AIM OF THE EXERCISE: Write out, word for word, the first line of the data below and every line after it through the one containing "import * as THREE from 'three';".

┌─ RECORDED DATA

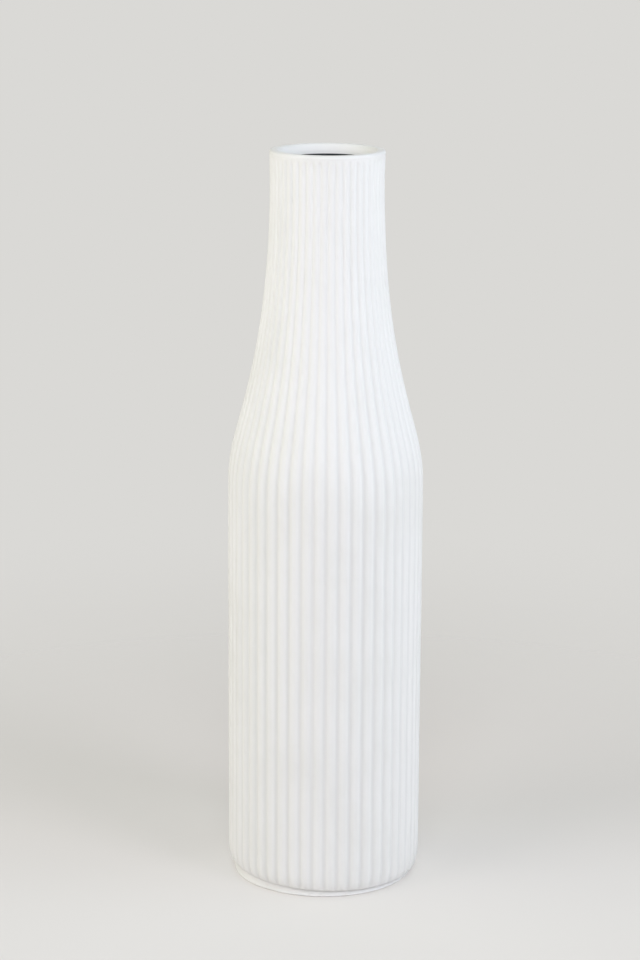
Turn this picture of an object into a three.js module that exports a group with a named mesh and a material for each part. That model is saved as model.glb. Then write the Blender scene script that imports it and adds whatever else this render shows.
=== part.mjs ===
import * as THREE from 'three';

// A tall bottle-shaped floor vase with 48 soft flutes, cast in white clay composite.
// Millimetres, +Z up. The origin is on the floor under the middle of the body, and -Y is the front.

// The film of adhesive between two bonded faces
const bondGap = 0.3;

// Fluted shell: heights are stacked from the base disc up, radii are over the ribs
const shellReveal = 6;
const bodyRadius = 105.5;
const bodyHeight = 433.45;
const shoulderHeight = 72.5;
const shoulderInset = 12.5;
const shoulderSlope = 0.26;
const shoulderStartPull = 32;
const shoulderEndPull = 22;
const neckSweepHeight = 254;
const neckSweepStartPull = 41;
const neckSweepEndPull = 139;
const neckRadius = 60.7;
const collarHeight = 28.45;
const collarFlare = 0.5;
const wallThickness = 9.5;

// Lower edge of the shell: drawn in and rounded under to a narrow flat ring, and cast a little out of
// level, lower on the right
const edgeHeight = 24;
const edgeFlat = 2;
const edgeStartPull = 4.5;
const edgeEndPull = 17;
const edgeDrop = 3.1;
const edgeDropReach = 52;

// Flutes: soft grooves between rounded ribs. They run out softly below the lip, and in a short round
// at the lower edge.
const fluteCount = 48;
const fluteDepth = 2.6;
const ribShare = 0.2;
const fluteTopRunOut = 8;
const fluteFootRunOut = 7;
const topRunOutShares = [1, 0.6, 0.25, 0];
const stepsPerFlute = 5;

// Lip ring, flush with the neck outside and hanging inside it by a short spigot
const lipBand = 4;
const lipOuterRounding = 3;
const lipInnerRounding = 6;
const spigotLength = 6.6;
const spigotWall = 2.8;
const spigotClearance = 0.4;

// Base disc, bonded into the open bottom of the shell. Its rim stands lower than the shallow recess
// that takes the pads.
const discThickness = 18;
const discRimWidth = 8;
const discRimDrop = 0.9;
const discEdgeRadius = 0.8;
const discTopBevel = 1;

// Bead of filler that seals the joint in the corner over the base disc
const beadWidth = 13;
const beadHeight = 11;
const beadFeather = 0.8;
const beadHollow = 0.3;

// Felt pads in the recess under the base disc
const padCount = 4;
const padRadius = 12.5;
const padThickness = 1;
const padInset = 10.5;

// Heights and radii that follow from the sizes above
const discBottom = padThickness + bondGap;
const discRimBottom = discBottom - discRimDrop;
const discTop = discBottom + discThickness;
const shellBottom = discBottom + shellReveal;
const bodyTop = shellBottom + bodyHeight;
const shoulderTop = bodyTop + shoulderHeight;
const neckSweepTop = shoulderTop + neckSweepHeight;
const shellTop = neckSweepTop + collarHeight;
const lipBottom = shellTop + bondGap;
const lipTop = lipBottom + lipBand;
const boreRadius = bodyRadius - wallThickness;
const edgeRadius = boreRadius + edgeFlat;
const shoulderRadius = bodyRadius - shoulderInset;
const discRadius = boreRadius - bondGap;
const padCircleRadius = discRadius - padInset - padRadius;
const collarTopRadius = neckRadius + collarFlare;
const spigotRadius = collarTopRadius - wallThickness - spigotClearance;
const lipInnerRadius = spigotRadius - spigotWall;

// Faces round the circle on the plain pieces
const ringColumns = 64;
const boreColumns = 48;
const padColumns = 24;

function clayWhite() {
  return new THREE.MeshStandardMaterial({ color: 0xf1f0ec, roughness: 0.72, metalness: 0 });
}

function baseWhite() {
  return new THREE.MeshStandardMaterial({ color: 0xe9e8e4, roughness: 0.8, metalness: 0 });
}

function greyFiller() {
  return new THREE.MeshStandardMaterial({ color: 0x8d8a84, roughness: 0.9, metalness: 0 });
}

function paleFelt() {
  return new THREE.MeshStandardMaterial({ color: 0xb9b5ac, roughness: 1, metalness: 0 });
}

// A ring of points round the axis. Radius and height are functions of the angle.
function ring(columns, radiusAt, heightAt) {
  const points = [];
  for (let column = 0; column < columns; column += 1) {
    const angle = (column / columns) * 2 * Math.PI;
    const radius = radiusAt(angle);
    points.push(new THREE.Vector3(radius * Math.cos(angle), radius * Math.sin(angle), heightAt(angle)));
  }
  return points;
}

// Fills the band between two rings with triangles, also where one ring has more points.
function stitch(index, lower, upper) {
  let near = 0;
  let far = 0;
  while (near < lower.count || far < upper.count) {
    const nearPoint = lower.first + (near % lower.count);
    const farPoint = upper.first + (far % upper.count);
    if ((near + 0.5) / lower.count < (far + 0.5) / upper.count) {
      near += 1;
      index.push(nearPoint, lower.first + (near % lower.count), farPoint);
    } else {
      far += 1;
      index.push(nearPoint, upper.first + (far % upper.count), farPoint);
    }
  }
}

// One closed skin through a loop of rings: up the outside, over, and down the inside.
function closedLoft(rings) {
  const positions = [];
  const bands = [];
  for (const points of rings) {
    bands.push({ first: positions.length / 3, count: points.length });
    for (const point of points) {
      positions.push(point.x, point.y, point.z);
    }
  }
  const index = [];
  bands.forEach((band, place) => stitch(index, band, bands[(place + 1) % bands.length]));
  const geometry = new THREE.BufferGeometry();
  geometry.setAttribute('position', new THREE.Float32BufferAttribute(positions, 3));
  geometry.setIndex(index);
  geometry.computeVertexNormals();
  return geometry;
}

// A profile of (radius, height) points turned round the vertical axis.
function turned(profile, columns) {
  return new THREE.LatheGeometry(profile, columns).rotateX(Math.PI / 2);
}

// Points on a round corner with its middle at (radius, height), from one angle to another.
function corner(radius, height, size, fromDegrees, toDegrees, steps) {
  const start = THREE.MathUtils.degToRad(fromDegrees);
  const end = THREE.MathUtils.degToRad(toDegrees);
  return new THREE.EllipseCurve(radius, height, size, size, start, end, end < start).getPoints(steps);
}

// The lower edge: it leaves the flat ring level, turns up in a tight round, and draws out slowly to
// the straight body.
function edgeCurve() {
  const start = new THREE.Vector2(edgeRadius, shellBottom);
  const end = new THREE.Vector2(bodyRadius, shellBottom + edgeHeight);
  const startHandle = new THREE.Vector2(edgeRadius + edgeStartPull, shellBottom);
  const endHandle = new THREE.Vector2(bodyRadius, shellBottom + edgeHeight - edgeEndPull);
  return new THREE.CubicBezierCurve(start, startHandle, endHandle, end);
}

// The convex shoulder, from the straight body to its steepest point.
function shoulderCurve() {
  const lean = new THREE.Vector2(-shoulderSlope, 1).normalize();
  const start = new THREE.Vector2(bodyRadius, bodyTop);
  const end = new THREE.Vector2(shoulderRadius, shoulderTop);
  const startHandle = new THREE.Vector2(bodyRadius, bodyTop + shoulderStartPull);
  const endHandle = end.clone().addScaledVector(lean, -shoulderEndPull);
  return new THREE.CubicBezierCurve(start, startHandle, endHandle, end);
}

// The long concave sweep, from the shoulder's steepest point to the nearly upright neck.
function neckCurve() {
  const lean = new THREE.Vector2(-shoulderSlope, 1).normalize();
  const start = new THREE.Vector2(shoulderRadius, shoulderTop);
  const end = new THREE.Vector2(neckRadius, neckSweepTop);
  const startHandle = start.clone().addScaledVector(lean, neckSweepStartPull);
  const endHandle = new THREE.Vector2(neckRadius, neckSweepTop - neckSweepEndPull);
  return new THREE.CubicBezierCurve(start, startHandle, endHandle, end);
}

// A point on the straight collar above the sweep, which flares slightly towards the lip.
function collarPoint(height) {
  const share = (height - neckSweepTop) / collarHeight;
  return new THREE.Vector2(THREE.MathUtils.lerp(neckRadius, collarTopRadius, share), height);
}

// The outside of the shell over the ribs, from the lower edge to the lip.
function outerProfile() {
  return [
    ...edgeCurve().getPoints(3),
    new THREE.Vector2(bodyRadius, shellBottom + edgeDropReach),
    ...shoulderCurve().getPoints(5),
    ...neckCurve().getPoints(6).slice(1),
    ...topRunOutShares.map((share) => collarPoint(shellTop - fluteTopRunOut * share)),
  ];
}

// The same curve moved inwards by the wall, as points on the inside from the lip down.
function innerProfile() {
  const points = [new THREE.Vector2(boreRadius, shellBottom)];
  points.push(new THREE.Vector2(boreRadius, shellBottom + edgeDropReach));
  for (const [curve, steps] of [[shoulderCurve(), 4], [neckCurve(), 5]]) {
    for (let step = 0; step < steps; step += 1) {
      const along = step / steps;
      const tangent = curve.getTangent(along);
      const inwards = new THREE.Vector2(-tangent.y, tangent.x);
      points.push(curve.getPoint(along).addScaledVector(inwards, wallThickness));
    }
  }
  points.push(new THREE.Vector2(neckRadius - wallThickness, neckSweepTop));
  points.push(new THREE.Vector2(collarTopRadius - wallThickness, shellTop));
  return points.reverse();
}

// How much the out-of-level lower edge moves a point up or down: fully at the edge, not at all
// above its reach.
function edgeShift(angle, height) {
  const share = THREE.MathUtils.clamp(1 - (height - shellBottom) / edgeDropReach, 0, 1);
  return -edgeDrop * share * Math.cos(angle);
}

// Share of the full depth that a flute has at a height: a round run-out at the foot, and a soft one
// that starts and ends level below the lip.
function fluteShare(height) {
  const fromFoot = THREE.MathUtils.clamp((height - shellBottom) / fluteFootRunOut, 0, 1);
  const belowLip = THREE.MathUtils.smoothstep(shellTop - height, 0, fluteTopRunOut);
  return Math.sqrt(1 - (1 - fromFoot) ** 2) * belowLip;
}

// Depth of the groove at an angle, as a share: one wave of a cosine between the tops of two ribs. A
// groove's middle faces the front.
function hollow(angle) {
  const turn = (angle / (2 * Math.PI)) * fluteCount;
  const fromMiddle = (2 * Math.abs(turn - Math.round(turn))) / (1 - ribShare);
  return (1 + Math.cos(Math.PI * Math.min(fromMiddle, 1))) / 2;
}

// The flutes keep their proportions, so they get shallower and narrower as the neck draws in.
function flutedRing(point) {
  const depth = fluteDepth * (point.x / bodyRadius) * fluteShare(point.y);
  return ring(
    fluteCount * stepsPerFlute,
    (angle) => point.x - depth * hollow(angle),
    (angle) => point.y + edgeShift(angle, point.y),
  );
}

function plainRing(point) {
  return ring(boreColumns, () => point.x, (angle) => point.y + edgeShift(angle, point.y));
}

function flutedShell() {
  return closedLoft([...outerProfile().map(flutedRing), ...innerProfile().map(plainRing)]);
}

// The ring's band stands on the shell, and its spigot hangs in the neck as the white inner skirt.
function lipRing() {
  const spigotBottom = lipBottom - spigotLength;
  const outerMiddle = collarTopRadius - lipOuterRounding;
  const innerMiddle = lipInnerRadius + lipInnerRounding;
  const profile = [
    new THREE.Vector2(lipInnerRadius, spigotBottom),
    new THREE.Vector2(spigotRadius, spigotBottom),
    new THREE.Vector2(spigotRadius, lipBottom),
    new THREE.Vector2(collarTopRadius, lipBottom),
    ...corner(outerMiddle, lipTop - lipOuterRounding, lipOuterRounding, 0, 90, 3),
    ...corner(innerMiddle, lipTop - lipInnerRounding, lipInnerRounding, 90, 180, 3),
    new THREE.Vector2(lipInnerRadius, spigotBottom),
  ];
  return turned(profile, ringColumns);
}

// The disc, with the recess in its underside inside the rim.
function baseDisc() {
  const recessRadius = discRadius - discRimWidth;
  const profile = [
    new THREE.Vector2(0, discBottom),
    new THREE.Vector2(recessRadius, discBottom),
    new THREE.Vector2(recessRadius, discRimBottom),
    ...corner(discRadius - discEdgeRadius, discRimBottom + discEdgeRadius, discEdgeRadius, -90, 0, 2),
    new THREE.Vector2(discRadius, discTop - discTopBevel),
    new THREE.Vector2(discRadius - discTopBevel, discTop),
    new THREE.Vector2(0, discTop),
  ];
  return turned(profile, ringColumns);
}

// The filler fills the corner between the wall and the disc's top, in a hollow fillet.
function jointBead() {
  const wallSide = boreRadius - bondGap;
  const onDisc = discTop + bondGap;
  const profile = [
    new THREE.Vector2(wallSide - beadWidth, onDisc),
    new THREE.Vector2(wallSide, onDisc),
    new THREE.Vector2(wallSide, onDisc + beadHeight),
    new THREE.Vector2(wallSide - beadFeather, onDisc + beadHeight),
    new THREE.Vector2(wallSide - beadWidth * beadHollow, onDisc + beadHeight * beadHollow),
    new THREE.Vector2(wallSide - beadWidth, onDisc + beadFeather),
    new THREE.Vector2(wallSide - beadWidth, onDisc),
  ];
  return turned(profile, ringColumns);
}

function feltPad() {
  return new THREE.CylinderGeometry(padRadius, padRadius, padThickness, padColumns).rotateX(Math.PI / 2);
}

function named(name, geometry, material) {
  const mesh = new THREE.Mesh(geometry, material);
  mesh.name = name;
  return mesh;
}

const group = new THREE.Group();
group.add(named('fluted_shell', flutedShell(), clayWhite()));
group.add(named('lip_ring', lipRing(), clayWhite()));
group.add(named('base_joint_bead', jointBead(), greyFiller()));
group.add(named('base_disc', baseDisc(), baseWhite()));
for (let pad = 0; pad < padCount; pad += 1) {
  const angle = ((pad + 0.5) / padCount) * 2 * Math.PI;
  const mesh = named(`floor_pad_${pad + 1}`, feltPad(), paleFelt());
  mesh.position.set(padCircleRadius * Math.cos(angle), padCircleRadius * Math.sin(angle), padThickness / 2);
  group.add(mesh);
}

export default group;
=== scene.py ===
import bpy
import numpy as np
from mathutils import Matrix


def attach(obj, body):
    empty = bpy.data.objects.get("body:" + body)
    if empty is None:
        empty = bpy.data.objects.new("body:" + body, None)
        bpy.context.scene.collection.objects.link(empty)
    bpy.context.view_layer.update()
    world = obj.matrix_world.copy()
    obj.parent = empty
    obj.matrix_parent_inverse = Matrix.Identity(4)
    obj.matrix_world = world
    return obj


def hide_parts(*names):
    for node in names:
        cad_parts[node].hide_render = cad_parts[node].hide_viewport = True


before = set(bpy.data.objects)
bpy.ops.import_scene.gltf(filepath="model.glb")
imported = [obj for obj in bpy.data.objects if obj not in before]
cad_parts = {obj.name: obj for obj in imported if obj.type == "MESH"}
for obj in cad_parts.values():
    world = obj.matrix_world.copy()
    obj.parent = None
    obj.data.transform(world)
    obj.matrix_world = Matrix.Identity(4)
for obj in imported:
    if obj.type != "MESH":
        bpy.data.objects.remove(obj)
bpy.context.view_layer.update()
MM = 0.001

# The camera. A long lens, a little under three metres off and above the rim, looks down at the
# vase, so the mouth opens as a thin oval and the foot as a deeper one. Unturned, a camera or a lamp
# looks straight down, and a quarter turn brings it level.
FOCAL_LENGTH_MM = 103.8
SENSOR_MM = 36.0
QUARTER_TURN = 90
CAMERA_DISTANCE = 2.908
CAMERA_HEIGHT = 1.150
CAMERA_STEP_ASIDE = -0.4
CAMERA_TILT = 13.68
CAMERA_TURN = -0.119
CAMERA_ROLL = 0.311


def turn(axis, degrees):
    """A turn about one axis, by the right-hand rule."""
    return Matrix.Rotation(np.radians(degrees), 4, axis)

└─

EXERCISE ANSWER:
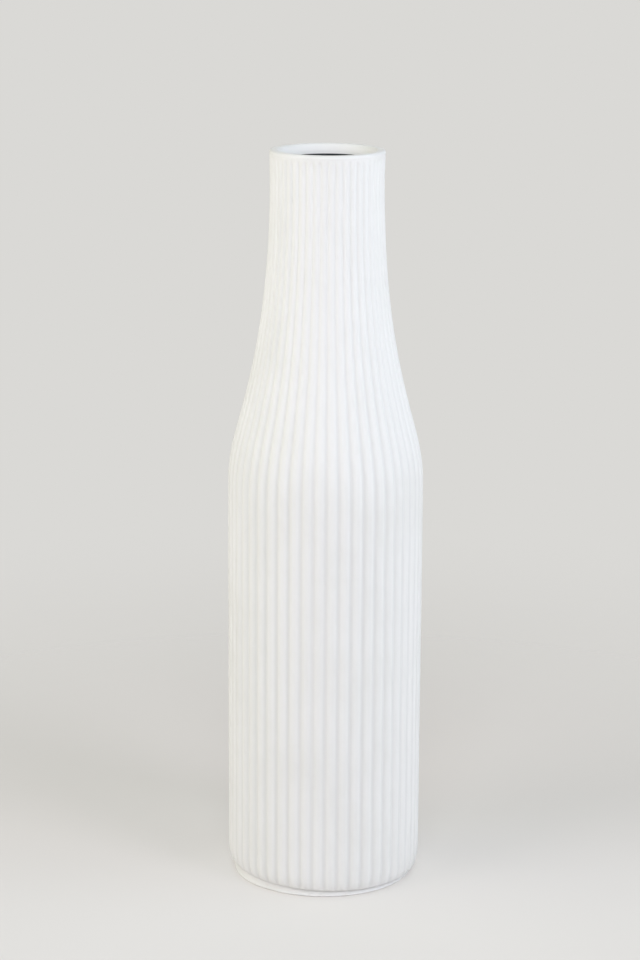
Turn this picture of an object into a three.js module that exports a group with a named mesh and a material for each part. That model is saved as model.glb. Then write the Blender scene script that imports it and adds whatever else this render shows.
=== part.mjs ===
import * as THREE from 'three';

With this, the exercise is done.